I asked my companion what he was up to.  He talked about the five companies he was working with in China and the various trips he had taken to remote parts of that great country.  He said three things that stuck in my mind.

  1. He remembered a bus trip where he asked about unemployment.  His Chinese companions asked him to look out the window and tell them what he saw.  His response “everyone is working”, “there are no beggars on the street”.  They smiled and he was reminded that in this socialist environment one of the fundamentals is that everyone has work however menial it may be.
  2. We then spoke of the economic divide that is emerging and like in all countries this is a reality that will always exist unless we can evolve to that social utopia described as the purest form of socialism.  A society where every man works to his ability and everyone shares equally. He then reflected on the reality that mobile phones, TVs and other luxuries were everywhere and the age old work ethic that is China, will drive these people to want more, therefore, work harder to get more.  It is this work ethic that is China’s strength and will be the issue we will have to address as the world moves forward in time.  If we in the west continue to expand our leisure time and the Chinese continue to follow their nature and continue to focus on work.  Who will win?  I think the answer is evident.  Those that work  will be the ones who win.
  3. He then spoke of issues within the industrial complex where mine accident occurred or dangerous products are released.  The interesting comment was that those in power, the top three managers, are shot when such things happen.  Of course this form of behaviour is abhorrent and clearly a violation of Christian thinking or western thoughts of punishment.

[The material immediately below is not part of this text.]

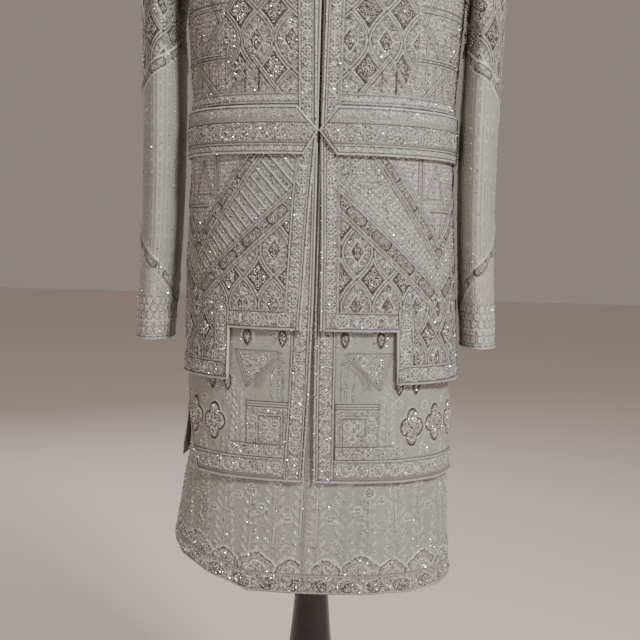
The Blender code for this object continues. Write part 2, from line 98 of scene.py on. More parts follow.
def new_group(name, sockets):
    """An empty node group with (name, INPUT or OUTPUT, type) sockets, and its input and output nodes."""
    group = bpy.data.node_groups.new(name, "ShaderNodeTree")
    for label, way, kind in sockets:
        group.interface.new_socket(name=label, in_out=way, socket_type=f"NodeSocket{kind}")
    return group, group.nodes.new("NodeGroupInput"), group.nodes.new("NodeGroupOutput")


def set_bump(tree, shader, height, strength, distance):
    """Feed the shader's normal from a height through a Bump node."""
    bump = add_node(tree, "ShaderNodeBump", {"Strength": strength, "Distance": distance, "Height": height})
    tree.links.new(bump.outputs[0], shader.inputs["Normal"])


def lacquered_wood():
    """Long grain up the piece, fine pores across it, and a mottle in the lacquer's gloss."""
    material, tree, shader = new_material("lacquered_dark_wood", 0.30, coat=0.35)
    shader.inputs["Coat Roughness"].default_value = 0.12
    place = add_node(tree, "ShaderNodeTexCoord").outputs["Object"]
    along = add_node(tree, "ShaderNodeMapping", {"Vector": place, "Scale": (60.0, 60.0, 5.0)}).outputs[0]
    grain = add_node(tree, "ShaderNodeTexNoise", {"Vector": along, "Scale": 2.2, "Detail": 6.0})
    pores = add_node(tree, "ShaderNodeTexNoise", {"Vector": along, "Scale": 11.0, "Detail": 3.0})
    mottle = add_node(tree, "ShaderNodeTexNoise", {"Vector": place, "Scale": 25.0, "Detail": 4.0})
    tone = ranged(tree, grain.outputs["Fac"], 0.35, 0.70, 0.0, 1.0)
    tree.links.new(mix_colour(tree, tone, WOOD_DARK, WOOD_BROWN), shader.inputs["Base Color"])
    tree.links.new(ranged(tree, mottle.outputs["Fac"], 0.3, 0.7, 0.20, 0.36), shader.inputs["Roughness"])
    set_bump(tree, shader, pores.outputs["Fac"], 0.15, 0.0004)
    return material


def cover_solid(name, material):
    """Give a CAD solid one material in place of what it came with."""
    bpy.data.objects[name].data.materials.clear()
    bpy.data.objects[name].data.materials.append(material)


wood = lacquered_wood()
for name in STAND_NODES:
    cover_solid(name, wood)

# ---------------------------------------------------------------------------------------------------------
# Dress form: a limbless torso of moulded shell, covered in pale stretch cotton that is glued down.
# It has flat arm ends and a short neck, and its waist is cut off level under the hips.

COVER_PALE = (0.52, 0.47, 0.41, 1.0)
COVER_SHADE = (0.43, 0.38, 0.33, 1.0)


def stretch_cotton():
    """A fine knit: two crossed sets of ribs about 0.8 mm apart, with a soft mottle in its colour."""
    material, tree, shader = new_material("form_cotton", 0.88, sheen=0.15)
    place = add_node(tree, "ShaderNodeTexCoord").outputs["Object"]
    mottle = add_node(tree, "ShaderNodeTexNoise", {"Vector": place, "Scale": 30.0, "Detail": 5.0})
    ribs = add_node(tree, "ShaderNodeTexWave", {"Vector": place, "Scale": 380.0}, bands_direction="Z")
    wales = add_node(tree, "ShaderNodeTexWave", {"Vector": place, "Scale": 380.0}, bands_direction="X")
    knit = maths(tree, "MULTIPLY", ribs.outputs["Fac"], wales.outputs["Fac"])
    colour = mix_colour(tree, mottle.outputs["Fac"], COVER_PALE, COVER_SHADE)
    tree.links.new(colour, shader.inputs["Base Color"])
    set_bump(tree, shader, knit, 0.3, 0.0003)
    return material


cover_solid("form_torso", stretch_cotton())

# ---------------------------------------------------------------------------------------------------------
# Body line: every cloth layer hangs on the same measures of the form, each with its own ease.
# Below the underarm a layer is a stack of level superellipses, and above it columns that bend to the neck.

UNDERARM = 1.30
RING_POWER = 2.35
EASES = {"outer": 0.0115, "middle": 0.0075, "lower": 0.0042, "belt": 0.0155}
FORM_SECTIONS = (
    # height, half_width, front_depth, back_depth
    (0.500, 0.1640, 0.114, 0.118),
    (0.780, 0.1640, 0.114, 0.118),
    (0.880, 0.1640, 0.114, 0.117),
    (0.940, 0.1630, 0.112, 0.114),
    (0.995, 0.1610, 0.111, 0.109),
    (1.050, 0.1600, 0.111, 0.106),
    (1.135, 0.1600, 0.113, 0.107),
    (1.200, 0.1640, 0.115, 0.111),
    (1.264, 0.1685, 0.116, 0.116),
    (1.300, 0.1700, 0.115, 0.118),
)
HEMS = {"outer": 0.776, "middle": 0.653, "lower": 0.512}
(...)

Yet what is interesting, assuming they learn to balance the punishment (100 dead in a mine cave do to poor conditions and insufficient safety standards) to the crime, is that those ultimately responsible are ones that are punished.

I then reflected on what happens in our society.  The executives always seem to go unscathed.  They successfully push the blame down to the supervisors and little people who work and manage the place where the disaster occurred.

If we were to dig deep enough I am sure we would find that they did all they could do with the tools and budget they were provided.  Budgets and tools authorized by executives sitting in big offices taking down big salaries and only getting worried when shareholders not employees come screaming for justice.

Assuming that China is going to continue to evolve.  That they are going to embrace compassionate forms of punishment.  While at the same time maintaining their work ethic and maintaining the premise that responsibility is top down not middle down.  They will become not only an economic power to deal with, but a country with a strong moral sense of responsibility and thus a threat to the soft life that has become the western dream.

A dream that balances not working more than 40 hours a week with demands for more and more vacation.  China will be a country where hard work is rewarded, pleasures are sought and people have a moral sense of responsibility to each other.

We in the west need to be mindful and learn from those countries that take the goodness of socialism, merge it with the power of capitalism and the forces of the global economy.